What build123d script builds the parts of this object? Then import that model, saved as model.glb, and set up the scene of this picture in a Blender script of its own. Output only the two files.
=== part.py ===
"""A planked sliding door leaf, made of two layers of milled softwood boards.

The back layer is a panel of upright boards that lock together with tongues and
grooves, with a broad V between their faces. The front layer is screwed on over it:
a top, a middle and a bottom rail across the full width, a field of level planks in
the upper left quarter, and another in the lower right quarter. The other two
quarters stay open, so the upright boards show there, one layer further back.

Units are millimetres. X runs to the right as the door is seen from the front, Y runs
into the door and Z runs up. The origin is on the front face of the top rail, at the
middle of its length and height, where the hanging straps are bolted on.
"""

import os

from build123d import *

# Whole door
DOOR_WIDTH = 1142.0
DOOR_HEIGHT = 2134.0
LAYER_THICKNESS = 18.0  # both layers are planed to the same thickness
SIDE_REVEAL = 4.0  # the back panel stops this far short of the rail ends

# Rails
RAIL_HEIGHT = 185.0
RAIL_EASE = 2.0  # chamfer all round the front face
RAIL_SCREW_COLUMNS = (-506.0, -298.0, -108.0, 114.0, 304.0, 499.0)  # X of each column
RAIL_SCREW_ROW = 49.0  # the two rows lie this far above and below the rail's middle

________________

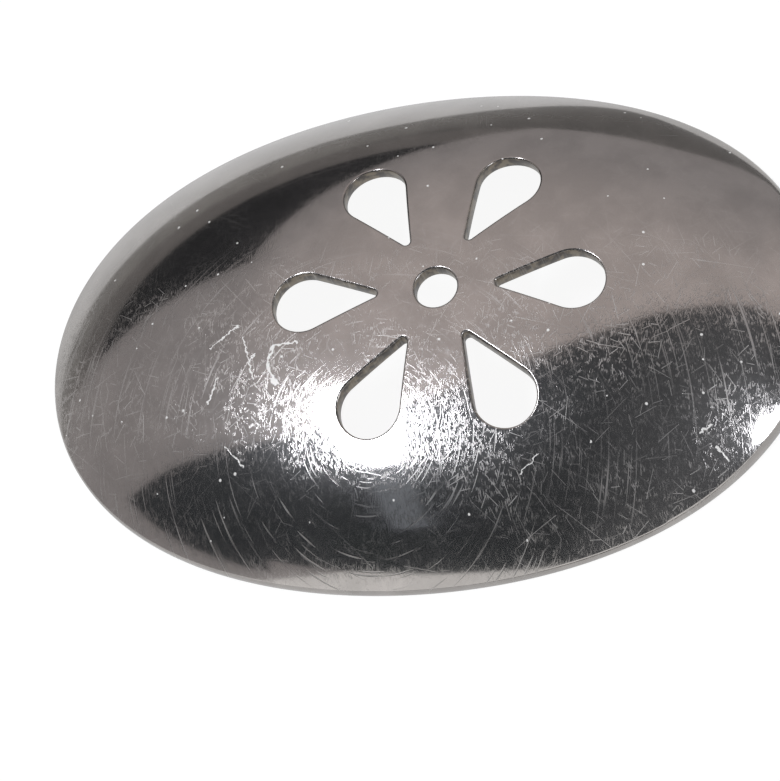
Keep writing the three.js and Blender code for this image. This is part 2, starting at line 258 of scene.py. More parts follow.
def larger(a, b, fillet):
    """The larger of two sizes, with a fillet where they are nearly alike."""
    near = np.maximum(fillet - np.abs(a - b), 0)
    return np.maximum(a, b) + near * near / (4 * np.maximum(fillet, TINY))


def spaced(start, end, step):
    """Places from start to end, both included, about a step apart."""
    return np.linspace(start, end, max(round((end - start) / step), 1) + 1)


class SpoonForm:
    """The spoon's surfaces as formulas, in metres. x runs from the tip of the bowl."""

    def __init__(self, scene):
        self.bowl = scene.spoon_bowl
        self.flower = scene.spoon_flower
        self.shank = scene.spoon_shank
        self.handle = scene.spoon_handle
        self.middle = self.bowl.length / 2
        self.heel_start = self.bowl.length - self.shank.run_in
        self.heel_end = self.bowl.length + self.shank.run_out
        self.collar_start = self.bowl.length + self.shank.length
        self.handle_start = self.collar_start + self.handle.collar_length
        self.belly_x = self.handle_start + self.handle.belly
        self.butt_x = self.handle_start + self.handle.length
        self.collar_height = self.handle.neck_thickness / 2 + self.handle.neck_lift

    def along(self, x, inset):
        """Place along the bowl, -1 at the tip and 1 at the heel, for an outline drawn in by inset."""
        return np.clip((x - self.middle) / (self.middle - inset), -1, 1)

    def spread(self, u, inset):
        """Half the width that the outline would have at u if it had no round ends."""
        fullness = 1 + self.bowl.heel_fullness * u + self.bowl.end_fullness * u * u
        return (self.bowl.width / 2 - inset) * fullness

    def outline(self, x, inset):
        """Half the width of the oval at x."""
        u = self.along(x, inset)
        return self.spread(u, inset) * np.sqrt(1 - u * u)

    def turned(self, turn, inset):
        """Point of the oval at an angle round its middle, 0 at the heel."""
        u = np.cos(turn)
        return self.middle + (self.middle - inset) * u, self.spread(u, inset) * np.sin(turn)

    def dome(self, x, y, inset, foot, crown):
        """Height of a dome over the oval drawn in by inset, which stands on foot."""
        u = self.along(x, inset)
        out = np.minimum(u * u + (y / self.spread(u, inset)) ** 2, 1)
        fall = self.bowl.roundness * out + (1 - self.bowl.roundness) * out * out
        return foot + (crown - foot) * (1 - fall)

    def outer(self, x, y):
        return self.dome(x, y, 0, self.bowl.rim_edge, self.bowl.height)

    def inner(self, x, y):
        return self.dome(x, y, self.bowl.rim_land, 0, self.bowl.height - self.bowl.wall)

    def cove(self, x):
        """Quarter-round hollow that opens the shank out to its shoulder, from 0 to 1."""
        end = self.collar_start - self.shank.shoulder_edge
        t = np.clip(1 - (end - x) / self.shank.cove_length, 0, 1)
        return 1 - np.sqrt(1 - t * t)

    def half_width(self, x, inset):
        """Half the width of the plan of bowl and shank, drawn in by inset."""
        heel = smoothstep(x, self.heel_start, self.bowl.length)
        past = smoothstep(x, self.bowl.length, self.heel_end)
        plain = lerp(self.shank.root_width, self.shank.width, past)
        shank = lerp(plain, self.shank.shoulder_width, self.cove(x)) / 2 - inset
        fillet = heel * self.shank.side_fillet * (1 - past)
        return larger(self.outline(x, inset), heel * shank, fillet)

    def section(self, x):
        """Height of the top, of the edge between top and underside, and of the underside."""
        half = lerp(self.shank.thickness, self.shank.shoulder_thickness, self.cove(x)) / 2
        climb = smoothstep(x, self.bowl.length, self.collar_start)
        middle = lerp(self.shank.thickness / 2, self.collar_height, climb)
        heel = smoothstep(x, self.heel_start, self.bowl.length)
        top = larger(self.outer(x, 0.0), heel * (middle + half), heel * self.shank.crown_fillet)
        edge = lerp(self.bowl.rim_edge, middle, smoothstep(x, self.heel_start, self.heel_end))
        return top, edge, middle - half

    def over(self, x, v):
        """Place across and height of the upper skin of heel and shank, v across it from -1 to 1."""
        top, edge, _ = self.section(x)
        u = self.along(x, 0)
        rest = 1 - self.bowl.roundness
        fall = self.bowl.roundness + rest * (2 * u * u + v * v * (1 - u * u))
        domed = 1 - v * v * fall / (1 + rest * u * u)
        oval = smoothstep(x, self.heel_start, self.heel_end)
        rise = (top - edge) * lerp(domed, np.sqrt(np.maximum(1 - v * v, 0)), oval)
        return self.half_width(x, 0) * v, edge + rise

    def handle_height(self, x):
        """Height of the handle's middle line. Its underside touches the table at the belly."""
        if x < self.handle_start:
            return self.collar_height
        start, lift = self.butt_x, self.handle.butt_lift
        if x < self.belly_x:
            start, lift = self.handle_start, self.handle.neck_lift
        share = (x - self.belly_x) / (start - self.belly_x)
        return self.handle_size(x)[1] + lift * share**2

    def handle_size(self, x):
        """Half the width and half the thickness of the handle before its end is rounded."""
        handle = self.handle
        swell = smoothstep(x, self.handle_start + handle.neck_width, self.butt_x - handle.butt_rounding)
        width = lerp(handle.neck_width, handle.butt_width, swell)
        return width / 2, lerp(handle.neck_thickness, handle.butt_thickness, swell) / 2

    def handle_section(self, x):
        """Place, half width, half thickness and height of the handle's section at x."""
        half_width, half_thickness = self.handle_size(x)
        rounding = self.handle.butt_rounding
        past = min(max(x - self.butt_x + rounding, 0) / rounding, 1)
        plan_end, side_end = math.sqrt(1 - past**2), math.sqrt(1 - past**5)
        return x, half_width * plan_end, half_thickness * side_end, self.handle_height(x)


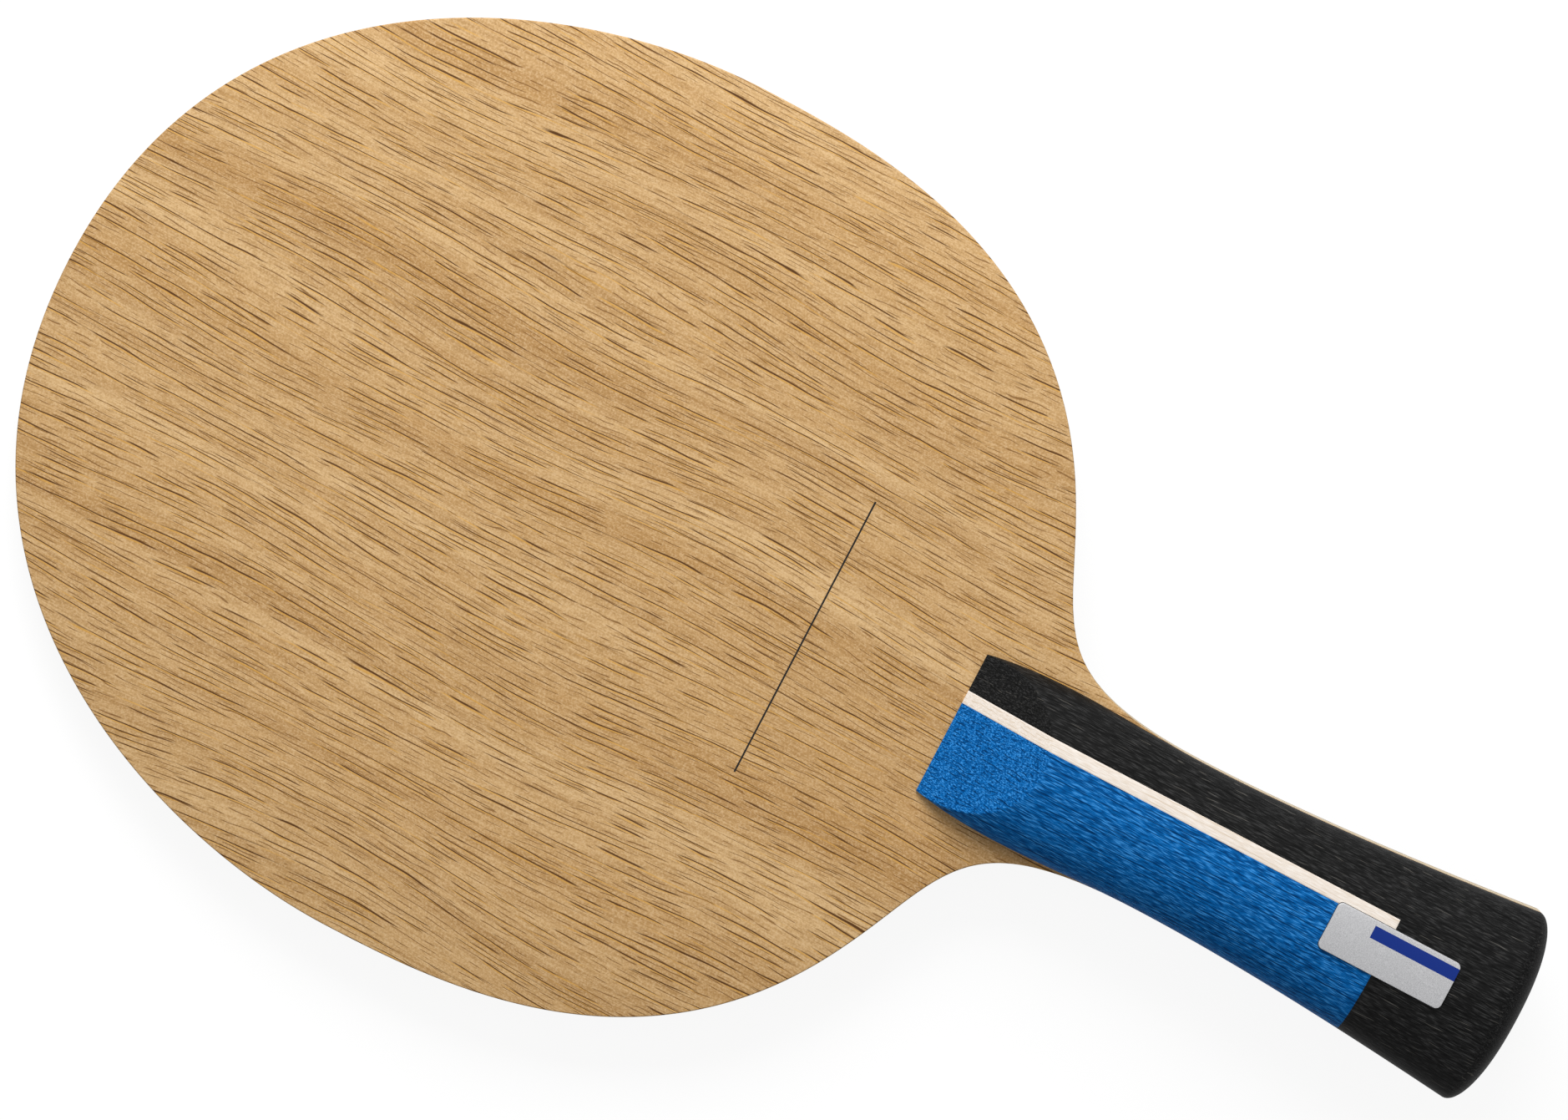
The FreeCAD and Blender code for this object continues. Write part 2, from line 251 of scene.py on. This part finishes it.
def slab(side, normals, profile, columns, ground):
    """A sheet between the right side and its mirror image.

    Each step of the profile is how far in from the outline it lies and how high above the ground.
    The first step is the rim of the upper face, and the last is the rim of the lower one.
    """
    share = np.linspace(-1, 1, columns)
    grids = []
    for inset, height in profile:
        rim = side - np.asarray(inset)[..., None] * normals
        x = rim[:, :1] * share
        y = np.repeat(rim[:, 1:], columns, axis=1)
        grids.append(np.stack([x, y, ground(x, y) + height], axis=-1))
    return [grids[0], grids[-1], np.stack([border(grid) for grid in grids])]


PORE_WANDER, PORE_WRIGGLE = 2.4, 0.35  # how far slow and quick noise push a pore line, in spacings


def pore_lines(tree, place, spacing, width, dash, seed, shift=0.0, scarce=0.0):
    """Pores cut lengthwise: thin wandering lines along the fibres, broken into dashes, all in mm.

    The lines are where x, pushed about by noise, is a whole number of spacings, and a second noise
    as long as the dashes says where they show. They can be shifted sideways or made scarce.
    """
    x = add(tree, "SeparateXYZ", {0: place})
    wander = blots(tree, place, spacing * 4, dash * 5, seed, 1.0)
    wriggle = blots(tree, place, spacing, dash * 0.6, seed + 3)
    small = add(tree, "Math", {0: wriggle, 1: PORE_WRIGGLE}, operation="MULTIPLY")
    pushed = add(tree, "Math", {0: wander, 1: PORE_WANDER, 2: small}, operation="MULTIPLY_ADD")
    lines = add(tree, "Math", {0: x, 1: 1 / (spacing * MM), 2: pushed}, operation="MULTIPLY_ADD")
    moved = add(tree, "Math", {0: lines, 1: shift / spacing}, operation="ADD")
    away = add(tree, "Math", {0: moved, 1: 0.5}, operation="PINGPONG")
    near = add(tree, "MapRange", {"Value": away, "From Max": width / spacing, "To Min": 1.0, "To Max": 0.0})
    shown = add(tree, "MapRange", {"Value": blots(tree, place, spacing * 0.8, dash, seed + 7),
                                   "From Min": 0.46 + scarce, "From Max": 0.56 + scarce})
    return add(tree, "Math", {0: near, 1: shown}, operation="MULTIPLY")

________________

# Instructions for the task:
Solely the line containing "What build123d script", the line containing "SIDE_REVEAL = 4.0", and the lines between them are to be given again, exactly as written.

# Expected answer:
What build123d script builds the parts of this object? Then import that model, saved as model.glb, and set up the scene of this picture in a Blender script of its own. Output only the two files.
=== part.py ===
"""A planked sliding door leaf, made of two layers of milled softwood boards.

The back layer is a panel of upright boards that lock together with tongues and
grooves, with a broad V between their faces. The front layer is screwed on over it:
a top, a middle and a bottom rail across the full width, a field of level planks in
the upper left quarter, and another in the lower right quarter. The other two
quarters stay open, so the upright boards show there, one layer further back.

Units are millimetres. X runs to the right as the door is seen from the front, Y runs
into the door and Z runs up. The origin is on the front face of the top rail, at the
middle of its length and height, where the hanging straps are bolted on.
"""

import os

from build123d import *

# Whole door
DOOR_WIDTH = 1142.0
DOOR_HEIGHT = 2134.0
LAYER_THICKNESS = 18.0  # both layers are planed to the same thickness
SIDE_REVEAL = 4.0  # the back panel stops this far short of the rail ends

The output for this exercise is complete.